Rand’s hat example was unfortunate insofar as it does not take into account the special moral obligations of parents to their children (especially helpless infants) —an element that complicates matters considerably. Nevertheless, other examples given by Rand (both in Galt’s Speech and elsewhere), such as that of man who dies fighting for his freedom, make her basic point sufficiently clear.

Rand obviously understood that actions are motivated by value judgments—indeed, she stressed this fact many times—and that particular actions are motivated by what we value most highly at a given time. But this psychological (or subjective) meaning of “value” was not what she had in mind in her many discussions of altruism and self-sacrifice. As Nathaniel Branden explained in his article “Isn’t Everyone Selfish?” (1962; reprinted in The Virtue of Selfishness):

It is a psychological truism—a tautology—that all purposeful behavior is motivated. But to equate “motivated behavior” with “selfish behavior” is to blank out the distinction between an elementary fact of human psychology and the phenomenon of ethical choice. It is to evade the central problem of ethics, namely: by what is man to be motivated?

Branden illustrated his point with the following example: Suppose a boy chooses a career by “rational standards,” but his mother disapproves of his decision and pressures him to pursue a career with greater social prestige. The boy accedes to his mother’s wish because he believes he has a “moral duty” as a son to place his mother’s happiness above his own. In this case, according to Branden, it would be “absurd” to maintain that no self-sacrifice is involved just because the boy subjectively values his mother’s happiness more than his own. To say that the boy acted from his highest psychological value is true but trivial. This trite observation tells us nothing about the particular value judgment that motivated the boy’s decision.

In short, it is the specific nature of a value judgment that will determine whether an action is self-interested or self-sacrificial. To forgo certain values in pursuit of other values is an inherent aspect of purposeful action and does not qualify as self-sacrifice, according to Rand. But to forgo certain values from a sense of duty, i.e., from the belief that one’s own happiness must be subordinated to a “greater good,” does qualify as self-sacrifice.

The concept of duty is the thread that runs throughout Rand’s discussions of self-sacrifice and altruism. Duty (which Rand sometimes distinguished from moral obligation) trumps personal considerations. Duty demands that we sacrifice our own happiness for the sake of other people or for some abstract goal—such as the common good, society, or the state. This is the notion of altruism against which Rand protested so vehemently.

Rand acknowledged the possibility of defending self-sacrifice as a voluntary duty, without insisting that altruistic duties be enforced by means of coercive laws. But she was highly skeptical, to say the least, that the distinction between voluntary and coercive duties could be maintained for any period of time. The political system of a given society, she believed, will ultimately reflect the predominant moral beliefs of that society, so to preach the duty of self-sacrifice, even if that duty is seen as voluntary, is to establish the moral foundation for collectivism.

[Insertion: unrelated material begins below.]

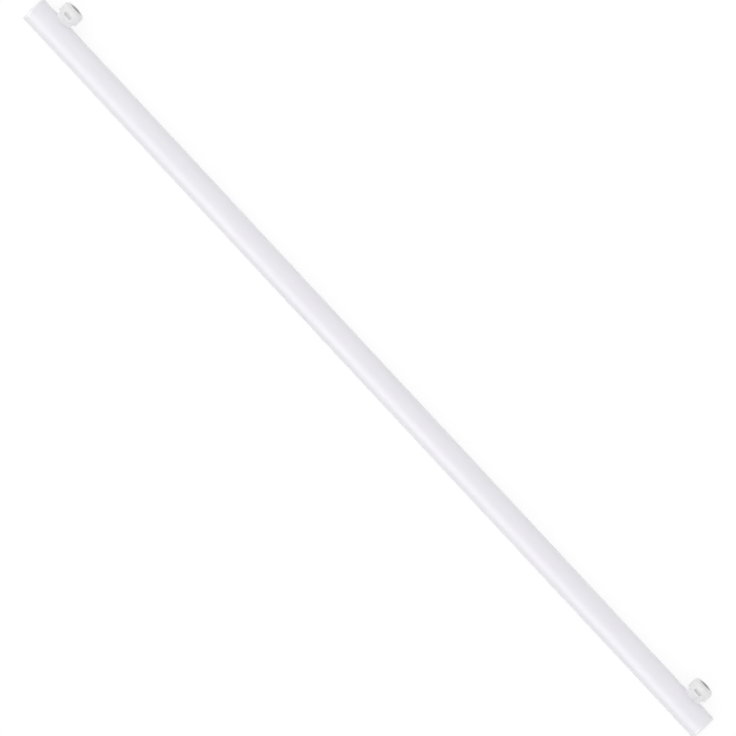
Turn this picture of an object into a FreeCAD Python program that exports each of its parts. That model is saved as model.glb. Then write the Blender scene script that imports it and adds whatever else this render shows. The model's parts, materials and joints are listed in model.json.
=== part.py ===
import FreeCAD, Part
import math
import os

# Linear tube lamp with a single-contact side cap near each end.
# The lamp is drawn with its tube along X and its caps pointing up (+Z), the tube's axis
# on the X axis. At the end it is laid down as it comes to rest on a flat surface, on its
# tube and on the rims of both caps, with the origin under the middle of its box.
# All sizes are in millimetres.

# Round edges are drawn as short flats, as many as keep within this distance of the arc
ROUND_TOLERANCE = 0.12

# Tube: one sealed opal envelope, open only as far as the seats of its end caps
LAMP_LENGTH = 1000.0          # overall, over both end caps
TUBE_DIAMETER = 29.0
TUBE_WALL = 1.1
TUBE_EDGE_ROUNDING = 0.25     # fire-polished rim at each end, which draws the seam

# End caps: a round-edged disc with a hollow spigot that plugs the tube
END_DISC_THICKNESS = 4.3      # from the seam to the lamp's end
END_EDGE_RADIUS = 2.0
SPIGOT_LENGTH = 7.0
SPIGOT_WALL = 1.8
SPIGOT_CLEARANCE = 0.1        # all round, between spigot and bore
SPIGOT_END_GAP = 0.5          # left for the adhesive under the spigot

# Side cap housing: moulded, heights measured up from the crest of the tube
CAP_INSET = 31.5              # from the lamp's end to the cap's axis
CAP_DIAMETER = 24.0
CAP_HEIGHT = 16.8             # crest of the tube to the housing's top face
CAP_FLANK_HEIGHT = 10.1       # cylindrical wall that the lampholder grips
SHOULDER_CHAMFER = 2.4        # 45 degrees
FLANK_RIM_ROUNDING = 0.7      # lower edge of the flank
NECK_DIAMETER = 18.4
NECK_FILLET = 2.0             # under the flank
CEMENT_GAP = 0.1              # between saddle and tube

# Latch pockets: one on each side of the housing, square to the tube
LATCH_WIDTH = 9.6
LATCH_HEIGHT = 3.7
LATCH_RISE = 1.6              # from the flank's lower rim to the catch ledge
LATCH_DEPTH = 3.0
LATCH_CORNER_RADIUS = 1.4
RAMP_HEIGHT = 3.6             # flat lead-in above the slot
RAMP_DEPTH = 0.5              # where it runs into the slot

# Contact: a plate stamped to a shallow crown, riveted into the housing's top
CONTACT_DIAMETER = 14.0
CONTACT_FLAT_DIAMETER = 6.4   # flat middle of the crown, which the lampholder touches
CONTACT_PROUD = 0.95          # flat middle above the housing's top face
CONTACT_RIM_PROUD = 0.15
CONTACT_SEAT_DEPTH = 0.6      # sunk into the housing
CONTACT_CLEARANCE = 0.1       # round the plate and its rivet
RIVET_DIAMETER = 3.2
RIVET_LENGTH = 6.0            # below the plate
RIVET_END_GAP = 0.4

# Values that follow from the sizes above
tube_radius = TUBE_DIAMETER / 2
cap_radius = CAP_DIAMETER / 2
neck_radius = NECK_DIAMETER / 2
bore_radius = tube_radius - TUBE_WALL
tube_half = LAMP_LENGTH / 2 - END_DISC_THICKNESS
top_height = tube_radius + CAP_HEIGHT
shoulder_height = top_height - SHOULDER_CHAMFER
rim_height = shoulder_height - CAP_FLANK_HEIGHT
contact_top = top_height + CONTACT_PROUD
cap_stations = {"a": -(LAMP_LENGTH / 2 - CAP_INSET), "b": LAMP_LENGTH / 2 - CAP_INSET}

UP = FreeCAD.Vector(0, 0, 1)
ALONG = FreeCAD.Vector(1, 0, 0)
ORIGIN = FreeCAD.Vector(0, 0, 0)


def point(radius, height):
    """A point of a half section: radius outward, height along the turning axis."""
    return FreeCAD.Vector(radius, 0, height)


def rounded_outline(corners):
    """Close a half section. Each corner is (radius, height, rounding); a rounding above
    zero replaces the corner by flats that follow the arc tangent to both of its sides."""
    points = []
    for i, (radius, height, rounding) in enumerate(corners):
        here = point(radius, height)
        if rounding <= 0:
            points.append(here)
            continue
        to_last = (point(*corners[i - 1][:2]) - here).normalize()
        to_next = (point(*corners[(i + 1) % len(corners)][:2]) - here).normalize()
        half_corner = to_last.getAngle(to_next) / 2
        turn = math.pi - 2 * half_corner
        centre = here + (to_last + to_next).normalize() * (rounding / math.sin(half_corner))
        spoke = here + to_last * (rounding / math.tan(half_corner)) - centre
        flat_turn = 2 * math.acos(max(0, 1 - ROUND_TOLERANCE / rounding))
        flats = math.ceil(turn / flat_turn)
        for k in range(flats + 1):
            angle = turn * k / flats
            points.append(centre + spoke * math.cos(angle) - to_last * (rounding * math.sin(angle)))
    return Part.makePolygon(points + points[:1])


def turned(corners):
    """Turn a rounded half section once round the Z axis."""
    return Part.Face(rounded_outline(corners)).revolve(ORIGIN, UP, 360)


def upright_cylinder(radius, height, base):
    """A cylinder on the Z axis that starts at the height base."""
    return Part.makeCylinder(radius, height, FreeCAD.Vector(0, 0, base), UP)


def opal_tube():
    """The envelope with its sealed filling: round rims, and a bore at each end as deep as
    the end cap's spigot needs."""
    bore_depth = SPIGOT_LENGTH + SPIGOT_END_GAP
    body = turned([
        (0, bore_depth - tube_half, 0),
        (bore_radius, bore_depth - tube_half, 0),
        (bore_radius, -tube_half, TUBE_EDGE_ROUNDING),
        (tube_radius, -tube_half, TUBE_EDGE_ROUNDING),
        (tube_radius, tube_half, TUBE_EDGE_ROUNDING),
        (bore_radius, tube_half, TUBE_EDGE_ROUNDING),
        (bore_radius, tube_half - bore_depth, 0),
        (0, tube_half - bore_depth, 0),
    ])
    body.rotate(ORIGIN, FreeCAD.Vector(0, 1, 0), 90)
    return body


def end_cap():
    """Round-edged disc and hollow spigot, turned with the seam at height zero."""
    spigot_radius = bore_radius - SPIGOT_CLEARANCE
    hollow_radius = spigot_radius - SPIGOT_WALL
    return turned([
        (0, 0, 0),
        (hollow_radius, 0, 0),
        (hollow_radius, -SPIGOT_LENGTH, 0),
        (spigot_radius, -SPIGOT_LENGTH, 0),
        (spigot_radius, 0, 0),
        (tube_radius, 0, 0),
        (tube_radius, END_DISC_THICKNESS, END_EDGE_RADIUS),
        (0, END_DISC_THICKNESS, 0),
    ])


def end_cap_at(side):
    """The end cap turned to face along the tube, side -1 or +1."""
    cap = end_cap()
    cap.rotate(ORIGIN, FreeCAD.Vector(0, 1, 0), 90 * side)
    cap.translate(FreeCAD.Vector(side * tube_half, 0, 0))
    return cap


def latch_pocket():
    """Cutter for one pocket, opening towards +Y: a catch slot with round corners, and above
    it a flat lead-in that leans inward and runs into the slot's upper edge."""
    floor = cap_radius - LATCH_DEPTH
    outside = cap_radius + 1.0
    ledge = rim_height + LATCH_RISE
    slot_top = ledge + LATCH_HEIGHT
    slot = Part.makeBox(LATCH_WIDTH, outside - floor, LATCH_HEIGHT,
                        FreeCAD.Vector(-LATCH_WIDTH / 2, floor, ledge))
    upright_to_flank = [edge for edge in slot.Edges
                        if abs(edge.tangentAt(edge.FirstParameter).y) > 0.99]
    slot = slot.makeFillet(LATCH_CORNER_RADIUS, upright_to_flank)
    section = [
        FreeCAD.Vector(-LATCH_WIDTH / 2, cap_radius - RAMP_DEPTH, slot_top),
        FreeCAD.Vector(-LATCH_WIDTH / 2, cap_radius, slot_top + RAMP_HEIGHT),
        FreeCAD.Vector(-LATCH_WIDTH / 2, outside, slot_top + RAMP_HEIGHT),
        FreeCAD.Vector(-LATCH_WIDTH / 2, outside, slot_top),
    ]
    ramp = Part.Face(Part.makePolygon(section + section[:1])).extrude(ALONG * LATCH_WIDTH)
    return slot.fuse(ramp)


def cap_housing():
    """Moulded housing: saddle cut to the tube, round neck, gripped flank with two latch
    pockets, chamfered shoulder and the seat of the contact."""
    shape = turned([
        (0, 0, 0),
        (neck_radius, 0, 0),
        (neck_radius, rim_height, NECK_FILLET),
        (cap_radius, rim_height, FLANK_RIM_ROUNDING),
        (cap_radius, shoulder_height, 0),
        (cap_radius - SHOULDER_CHAMFER, top_height, 0),
        (0, top_height, 0),
    ])
    saddle = Part.makeCylinder(tube_radius + CEMENT_GAP, LAMP_LENGTH,
                               FreeCAD.Vector(-LAMP_LENGTH / 2, 0, 0), ALONG)
    pocket = latch_pocket()
    far_pocket = pocket.copy()
    far_pocket.rotate(ORIGIN, UP, 180)
    seat_floor = top_height - CONTACT_SEAT_DEPTH
    seat = upright_cylinder(CONTACT_DIAMETER / 2 + CONTACT_CLEARANCE, CONTACT_SEAT_DEPTH * 2, seat_floor)
    rivet_hole_depth = RIVET_LENGTH + RIVET_END_GAP
    rivet_hole = upright_cylinder(RIVET_DIAMETER / 2 + CONTACT_CLEARANCE, rivet_hole_depth,
                                  seat_floor - rivet_hole_depth)
    return shape.cut([saddle, pocket, far_pocket, seat, rivet_hole])


def cap_contact():
    """Round plate with a shallow crown and a rivet under it."""
    plate_foot = top_height - CONTACT_SEAT_DEPTH
    return turned([
        (0, plate_foot - RIVET_LENGTH, 0),
        (RIVET_DIAMETER / 2, plate_foot - RIVET_LENGTH, 0),
        (RIVET_DIAMETER / 2, plate_foot, 0),
        (CONTACT_DIAMETER / 2, plate_foot, 0),
        (CONTACT_DIAMETER / 2, top_height + CONTACT_RIM_PROUD, 0),
        (CONTACT_FLAT_DIAMETER / 2, contact_top, 0),
        (0, contact_top, 0),
    ])


def laid_down(shape):
    """Lay the lamp on the surface: caps along +Y, sunk until the rims of their shoulders
    touch it too. The box runs from the tube's back to the upper edge of the contact's flat."""
    reach = math.hypot(shoulder_height, cap_radius)
    droop = math.asin(tube_radius / reach) - math.atan2(cap_radius, shoulder_height)
    front = contact_top * math.cos(droop) + CONTACT_FLAT_DIAMETER / 2 * math.sin(droop)
    back = -tube_radius
    laid = shape.copy()
    laid.rotate(ORIGIN, ALONG, -90 - math.degrees(droop))
    laid.translate(FreeCAD.Vector(0, -(front + back) / 2, tube_radius))
    return laid


def lamp():
    """Every separate piece of the lamp, by the name of its node."""
    pieces = {
        "opal_tube": opal_tube(),
        "end_cap_a": end_cap_at(-1),
        "end_cap_b": end_cap_at(+1),
    }
    for letter, station in cap_stations.items():
        place = FreeCAD.Vector(station, 0, 0)
        for name, make in (("cap_housing", cap_housing), ("cap_contact", cap_contact)):
            piece = make()
            piece.translate(place)
            pieces[f"{name}_{letter}"] = piece
    return {name: laid_down(piece) for name, piece in pieces.items()}


os.makedirs("parts", exist_ok=True)
for name, piece in lamp().items():
    piece.exportStep(os.path.join("parts", name + ".step"))
    print(name, "valid" if piece.isValid() else "NOT VALID", "solids", len(piece.Solids),
          "volume", round(piece.Volume, 1), "mm3, box", piece.BoundBox)
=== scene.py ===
# %% [markdown]
# # A tubular light bulb on a white table
#
# The lamp is a straight opal tube, a metre long. A round-edged cap closes each end, and
# near each end a moulded side cap carries a metal contact. It lies as it comes to rest,
# on its tube and on the rims of both side caps.
#
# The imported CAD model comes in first. It is a fixed frame: every piece below is drawn at
# the places that it gives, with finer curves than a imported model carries, and all but the
# cement take the place of one of its nodes.

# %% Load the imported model
import json
import math

import bmesh
import bpy
from mathutils import Matrix, Vector


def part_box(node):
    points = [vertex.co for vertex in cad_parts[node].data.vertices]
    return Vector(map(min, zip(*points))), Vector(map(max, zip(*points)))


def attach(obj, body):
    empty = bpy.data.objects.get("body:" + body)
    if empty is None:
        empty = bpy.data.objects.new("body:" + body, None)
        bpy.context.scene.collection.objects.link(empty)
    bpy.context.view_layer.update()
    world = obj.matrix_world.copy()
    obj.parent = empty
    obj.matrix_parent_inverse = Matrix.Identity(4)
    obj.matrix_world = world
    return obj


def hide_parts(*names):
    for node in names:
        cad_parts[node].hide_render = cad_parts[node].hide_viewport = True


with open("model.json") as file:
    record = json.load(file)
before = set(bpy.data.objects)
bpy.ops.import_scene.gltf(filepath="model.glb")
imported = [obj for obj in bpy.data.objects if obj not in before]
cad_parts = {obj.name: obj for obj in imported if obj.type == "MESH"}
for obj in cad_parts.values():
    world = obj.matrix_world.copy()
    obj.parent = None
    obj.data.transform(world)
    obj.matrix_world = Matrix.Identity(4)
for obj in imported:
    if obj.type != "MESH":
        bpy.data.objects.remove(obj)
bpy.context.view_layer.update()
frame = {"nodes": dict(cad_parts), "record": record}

print("CAD nodes:", ", ".join(sorted(frame["nodes"])))

# %% [markdown]
# ## Places, read from the frame
#
# The pieces are drawn in millimetres, as a maker's drawing gives them, and each in its
# own frame: X along the tube, Z up the cap, heights from the tube's axis. Only at the end
# does a matrix lay them down in the scene, in metres. The tube's box gives its axis, and
# the mount of each side cap gives the way that the cap points.

# %% Tube axis, cap stations and the droop of the caps
MM = 0.001
tube_low, tube_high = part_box("opal_tube")
tube_radius = (tube_high.z - tube_low.z) / 2 / MM
tube_length = (tube_high.x - tube_low.x) / MM
axis_y = tube_low.y + tube_radius * MM
axis_z = tube_low.z + tube_radius * MM

mounts = {mount["name"]: mount for mount in frame["record"]["mounts"]}
outward = Vector(mounts["cap_a"]["axis"]).normalized()
cap_radius = mounts["cap_a"]["dims"]["r_mm"]
stations = {letter: mounts["cap_" + letter]["pos_m"][0] for letter in "ab"}
droop = math.atan2(-outward.z, outward.y)
print("tube radius", round(tube_radius, 3), "mm, length", round(tube_length, 2), "mm")
print("caps at", stations, "drooping", round(math.degrees(droop), 2), "degrees")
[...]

As Rand indicated in a passage (quoted above) from her letter to John Hospers, duties normally entail corresponding rights, so to argue that we have a moral duty to sacrifice our own interests to the interests of other people is implicitly to maintain that others have a right to such sacrifices. And from this position it is a short and virtually inevitable step to demand that a government enforce those “rights.”

Thus, according to Rand, does political collectivism emerge from the moral doctrine of altruism.